→ Data block

-- Start --

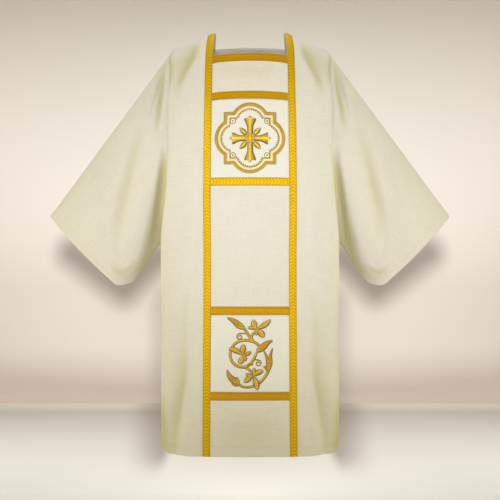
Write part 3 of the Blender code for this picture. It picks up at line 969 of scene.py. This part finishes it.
def gold_braid(name, bright, deep, plait, contrast, lines=()):
    """Gold yarn with a painted highlight on the crests of the plait and painted shade in its furrows and
    grooves, darker towards its edges.
    """
    material, shader, wire = new_material(name, Specular_IOR_Level=0.08)
    braid = wire.node("ShaderNodeTexCoord", output="UV")
    u, v = axis(braid, "X"), axis(braid, "Y")
    edge = abs(u * 2.0 - 1.0)
    phase = v * (1.0 / plait) + edge * PLAIT_LEAN
    crest = abs(u.maths("SINE", phase * pi))
    border = edge.maths("GREATER_THAN", edge, EDGE_CORD)
    cord = abs(u.maths("SINE", (v * (1.0 / CORD_TWIST) + edge * 3.0) * pi))
    pattern = crest * (1.0 - border) + (cord * 0.35 + 0.35) * border
    # Painted shade: the colour darkens along each groove.
    for at in lines:
        away = abs(edge - at) * 9.0
        pattern = pattern * away.maths("MINIMUM", away, 1.0)
    yarn = abs(u.maths("SINE", (phase * 7.0 + u * 9.0) * pi))
    fleck = streaks(braid, (9.0, 320.0, 1.0), 2.0)
    tone = (pattern - 0.64) * contrast + yarn * 0.14 + (fleck - 0.5) * 1.1 + 0.5 - edge ** 3 * 0.34
    wire.feed(shader.inputs["Base Color"], tint(wire, tone, deep, bright))
    wire.feed(shader.inputs["Metallic"], pattern * 0.25 + 0.15)
    wire.feed(shader.inputs["Roughness"], 0.56 - crest * 0.14)
    bump(shader, pattern * 0.5 + yarn * 0.35, 0.0005, 0.6)
    return material


galloon_gold = gold_braid("galloon_gold", (0.92, 0.58, 0.008), (0.48, 0.24, 0.004), PLAIT, 0.62)


def galloon_walk():
    """Rows of the galloon from the front hem over the shoulder to the back hem."""
    fall = [height - LENGTH for height in reversed(HEM_ROWS)]
    fall += stations((fall[-1], BEND_START), 0.006)[1:]
    fall += stations((BEND_START, SHOULDER_ROWS[-1]), 0.003)[1:] + list(reversed(SHOULDER_ROWS[:-1]))
    walk = [(FRONT, height) for height in fall] + [(BACK, height) for height in reversed(fall[:-1])]
    places = [cloth_point(side, GALLOON_MIDDLE, height) for side, height in walk]
    reached = [0.0]
    for before, here in zip(places, places[1:]):
        reached.append(reached[-1] + (here - before).length)
    return walk, reached


def add_galloon(name, sign):
    walk, reached = galloon_walk()
    stops = (GALLOON_INNER + GALLOON_EDGE, GALLOON_MIDDLE, GALLOON_OUTER - GALLOON_EDGE)
    coarse = [[seat(side, sign * stop, height) for stop in stops] for side, height in walk]
    lengths = stations((0.0, reached[-1]), PLAIT / 6)
    rows = []
    cell = 0
    for length in lengths:
        while cell < len(reached) - 2 and reached[cell + 1] < length:
            cell += 1
        share = (length - reached[cell]) / (reached[cell + 1] - reached[cell])
        rows.append([
            Seat(low.place.lerp(high.place, share), low.outward.lerp(high.outward, share).normalized())
            for low, high in zip(coarse[cell], coarse[cell + 1])
        ])
    mesh = weave_braid(rows, lengths, braid_face)
    galloon = add_piece(f"{name}_braid", mesh, galloon_gold, "gold_braid", name)


add_galloon("galloon_left", -1)
add_galloon("galloon_right", 1)


# ------------------------------------------------------------------------------ crossbands
# Five shorter braids cross the front between the galloons, and one edges the neck at the back.
# They are a deeper gold than the galloons, but for the one at the waist. Grooves along them part
# them into four ribs, and their ends meet the galloons.
BAND_PLAIT = 0.0058
BAND_GROOVES = (0.0, 0.54)
BAND_GROOVE_DEPTH = 0.0004
BAND_STEP = 0.085
crossband_gold = gold_braid(
    "crossband_gold", (0.82, 0.455, 0.005), (0.42, 0.185, 0.003), BAND_PLAIT, 0.7, BAND_GROOVES
)
Crossband = namedtuple("Crossband", "name side top drop gold")
CROSSBANDS = (
    Crossband("crossband_neck", FRONT, NECK_FRONT, 0.0252, crossband_gold),
    Crossband("crossband_chest", FRONT, -0.1895, 0.025, crossband_gold),
    Crossband("crossband_waist", FRONT, -0.443, 0.0245, galloon_gold),
    Crossband("crossband_knee", FRONT, -0.819, 0.0255, crossband_gold),
    Crossband("crossband_shin", FRONT, -1.067, 0.0255, crossband_gold),
    Crossband("back_neck_band", BACK, NECK_BACK, 0.0235, crossband_gold),
)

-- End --

→ Task details
Show the data once more, exactly as it was written.

→ Task answer
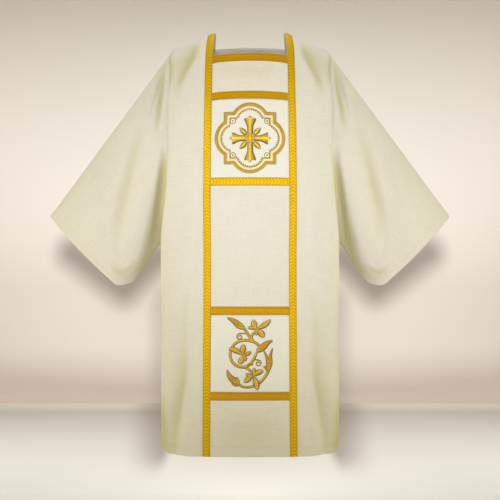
Write part 3 of the Blender code for this picture. It picks up at line 969 of scene.py. This part finishes it.
def gold_braid(name, bright, deep, plait, contrast, lines=()):
    """Gold yarn with a painted highlight on the crests of the plait and painted shade in its furrows and
    grooves, darker towards its edges.
    """
    material, shader, wire = new_material(name, Specular_IOR_Level=0.08)
    braid = wire.node("ShaderNodeTexCoord", output="UV")
    u, v = axis(braid, "X"), axis(braid, "Y")
    edge = abs(u * 2.0 - 1.0)
    phase = v * (1.0 / plait) + edge * PLAIT_LEAN
    crest = abs(u.maths("SINE", phase * pi))
    border = edge.maths("GREATER_THAN", edge, EDGE_CORD)
    cord = abs(u.maths("SINE", (v * (1.0 / CORD_TWIST) + edge * 3.0) * pi))
    pattern = crest * (1.0 - border) + (cord * 0.35 + 0.35) * border
    # Painted shade: the colour darkens along each groove.
    for at in lines:
        away = abs(edge - at) * 9.0
        pattern = pattern * away.maths("MINIMUM", away, 1.0)
    yarn = abs(u.maths("SINE", (phase * 7.0 + u * 9.0) * pi))
    fleck = streaks(braid, (9.0, 320.0, 1.0), 2.0)
    tone = (pattern - 0.64) * contrast + yarn * 0.14 + (fleck - 0.5) * 1.1 + 0.5 - edge ** 3 * 0.34
    wire.feed(shader.inputs["Base Color"], tint(wire, tone, deep, bright))
    wire.feed(shader.inputs["Metallic"], pattern * 0.25 + 0.15)
    wire.feed(shader.inputs["Roughness"], 0.56 - crest * 0.14)
    bump(shader, pattern * 0.5 + yarn * 0.35, 0.0005, 0.6)
    return material


galloon_gold = gold_braid("galloon_gold", (0.92, 0.58, 0.008), (0.48, 0.24, 0.004), PLAIT, 0.62)


def galloon_walk():
    """Rows of the galloon from the front hem over the shoulder to the back hem."""
    fall = [height - LENGTH for height in reversed(HEM_ROWS)]
    fall += stations((fall[-1], BEND_START), 0.006)[1:]
    fall += stations((BEND_START, SHOULDER_ROWS[-1]), 0.003)[1:] + list(reversed(SHOULDER_ROWS[:-1]))
    walk = [(FRONT, height) for height in fall] + [(BACK, height) for height in reversed(fall[:-1])]
    places = [cloth_point(side, GALLOON_MIDDLE, height) for side, height in walk]
    reached = [0.0]
    for before, here in zip(places, places[1:]):
        reached.append(reached[-1] + (here - before).length)
    return walk, reached


def add_galloon(name, sign):
    walk, reached = galloon_walk()
    stops = (GALLOON_INNER + GALLOON_EDGE, GALLOON_MIDDLE, GALLOON_OUTER - GALLOON_EDGE)
    coarse = [[seat(side, sign * stop, height) for stop in stops] for side, height in walk]
    lengths = stations((0.0, reached[-1]), PLAIT / 6)
    rows = []
    cell = 0
    for length in lengths:
        while cell < len(reached) - 2 and reached[cell + 1] < length:
            cell += 1
        share = (length - reached[cell]) / (reached[cell + 1] - reached[cell])
        rows.append([
            Seat(low.place.lerp(high.place, share), low.outward.lerp(high.outward, share).normalized())
            for low, high in zip(coarse[cell], coarse[cell + 1])
        ])
    mesh = weave_braid(rows, lengths, braid_face)
    galloon = add_piece(f"{name}_braid", mesh, galloon_gold, "gold_braid", name)


add_galloon("galloon_left", -1)
add_galloon("galloon_right", 1)


# ------------------------------------------------------------------------------ crossbands
# Five shorter braids cross the front between the galloons, and one edges the neck at the back.
# They are a deeper gold than the galloons, but for the one at the waist. Grooves along them part
# them into four ribs, and their ends meet the galloons.
BAND_PLAIT = 0.0058
BAND_GROOVES = (0.0, 0.54)
BAND_GROOVE_DEPTH = 0.0004
BAND_STEP = 0.085
crossband_gold = gold_braid(
    "crossband_gold", (0.82, 0.455, 0.005), (0.42, 0.185, 0.003), BAND_PLAIT, 0.7, BAND_GROOVES
)
Crossband = namedtuple("Crossband", "name side top drop gold")
CROSSBANDS = (
    Crossband("crossband_neck", FRONT, NECK_FRONT, 0.0252, crossband_gold),
    Crossband("crossband_chest", FRONT, -0.1895, 0.025, crossband_gold),
    Crossband("crossband_waist", FRONT, -0.443, 0.0245, galloon_gold),
    Crossband("crossband_knee", FRONT, -0.819, 0.0255, crossband_gold),
    Crossband("crossband_shin", FRONT, -1.067, 0.0255, crossband_gold),
    Crossband("back_neck_band", BACK, NECK_BACK, 0.0235, crossband_gold),
)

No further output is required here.